= Emilio Artom =

Italian mathematician (1888–1952)

Emilio Artom (9 November 1888 – 11 December 1952) was a Jewish Italian mathematician who was born and died in Turin. For two years he was assistant to Federigo Enriques in Bologna and subsequently became a high-school teacher.

== Biography ==
He was born in a Jewish family of modest economic conditions. Immediately after graduation he stayed two years at the University of Bologna as an assistant of Federigo Enriques, but he renounced in 1911 convinced that, as he had produced little, it was better to start teaching.

In 1911 he won the Chair at school and became a professor at the Teaching Institute of Aosta. In 1914 he married Amalia Artom (also a mathematician) and they had two children: historian and partisan Emanuele (1915–1944) and Ennio (1920–1940), who died doing mountain trekking. In 1920 he taught at a technical institute in Turin and subsequently at the Scientific High School "Galileo Ferraris", also in Turin.
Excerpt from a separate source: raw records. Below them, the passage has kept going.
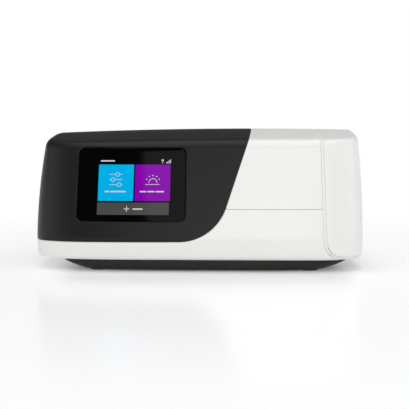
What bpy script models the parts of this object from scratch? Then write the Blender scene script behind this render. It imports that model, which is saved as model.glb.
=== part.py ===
"""A home CPAP machine with a touch screen and a side-loading water tub.

Units are metres. +X is the viewer's right, +Y is the back, +Z is up. The origin is at the
middle of the base, on the surface that the feet stand on. The housing is one smooth body form,
and its covers are cut from that form, so every seam follows the same surface.
"""
import math

import bmesh
import bpy
import numpy as np
from mathutils import Matrix, Vector

for old in list(bpy.data.objects):
    bpy.data.objects.remove(old, do_unlink=True)

# Overall sizes
WIDTH = 0.250
DEPTH = 0.138
HEIGHT = 0.1065
OUTLET_REACH = 0.0140
WALL = 0.0022
GAP = 0.0003
DOOR_GAP = 0.0006
OVERRUN = 0.010
BODY_FRONT = -DEPTH / 2
BODY_BACK = DEPTH / 2 - OUTLET_REACH
BODY_LEFT = -WIDTH / 2
BODY_RIGHT = WIDTH / 2

# The body form, seen from above: two squared ovals that meet at the plan centre line
PLAN_SHIFT = 0.0010
PLAN_CENTRE_Y = (BODY_FRONT + BODY_BACK) / 2 - PLAN_SHIFT
LEFT_POWER = 4.0
RIGHT_POWER = 5.0
BELLY = 0.0085
# Its side profile: widest low down, leaning inwards up to the top edge
WIDEST_LEFT = 0.025
WIDEST_RIGHT = 0.035
SHOULDER = 0.0115
TOP_EDGE = HEIGHT - SHOULDER
LEFT_TAPER = 0.0056
RIGHT_TAPER = 0.0026
FRONT_LEAN = 0.0228
FRONT_LEAN_POWER = 1.08
BACK_LEAN = 0.0052
# The rolled lower edge and the softened top edge
ROLL_DEPTH_FRONT = 0.0090
ROLL_HEIGHT_FRONT = 0.0160
ROLL_DEPTH_END = 0.0035
ROLL_HEIGHT_END = 0.0050
CREASE_RADIUS = 0.0065
LEFT_EDGE_RADIUS = 0.0056
RIGHT_EDGE_RADIUS = 0.0032
# The top: a low ridge along X that drops to the front, the back and both ends
RIDGE_SETBACK = 0.0410
RIDGE_Y = BODY_BACK - RIDGE_SETBACK
ROOF_DROP = 0.0166
ROOF_SLOPE = ROOF_DROP / (RIDGE_Y - BODY_FRONT)
ROOF_ROUND = 0.012
CROWN_X = 0.038
CROWN_DROP = 0.0037
# Seams of the covers, as they run over the front
REAR_DEPTH = 0.0190
SPLIT_Y = BODY_BACK - REAR_DEPTH
SEAM_Z = 0.0462
FASCIA_TOP_X = 0.0410
FASCIA_SLOPE_SHARE = 0.333
FASCIA_FOOT_Z = 0.0226
FASCIA_DROOP = 0.0015
FASCIA_SWEEP = 0.036
CAP_LENGTH = 0.0303
CAP_X = BODY_RIGHT - CAP_LENGTH
CAP_LEAN = 0.0012
CAP_FOOT_Z = 0.0108
CAP_CORNER = 0.0130
TRIM_WIDTH = 0.0021
TRIM_DEPTH = 0.0060
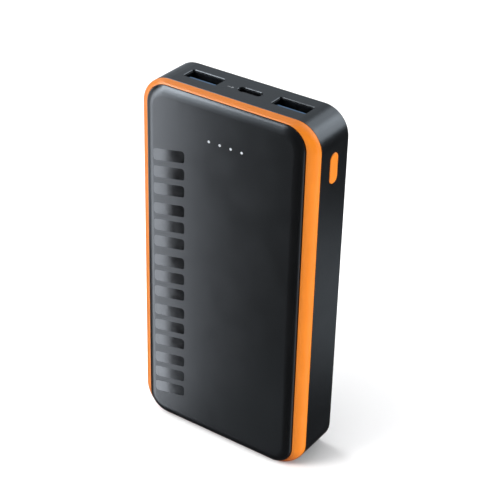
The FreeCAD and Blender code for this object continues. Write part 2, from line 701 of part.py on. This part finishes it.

Immediately after World War I, Artom produced the scientific publications which would gain him the 1930 Mathesis award for a history of conic sections in elementary mathematics.

Almost resolved to a more sustained effort in scientific research, he could not however obtain a professorship due to political reasons, as he was not willing to join the National Fascist Party. Artom hence committed himself to linguistic studies.

The tragic events of the family and the entire Italian Jewish community after the 1938 Italian Racial Laws kept him permanently away from the study of mathematics. He died in Turin in 1952.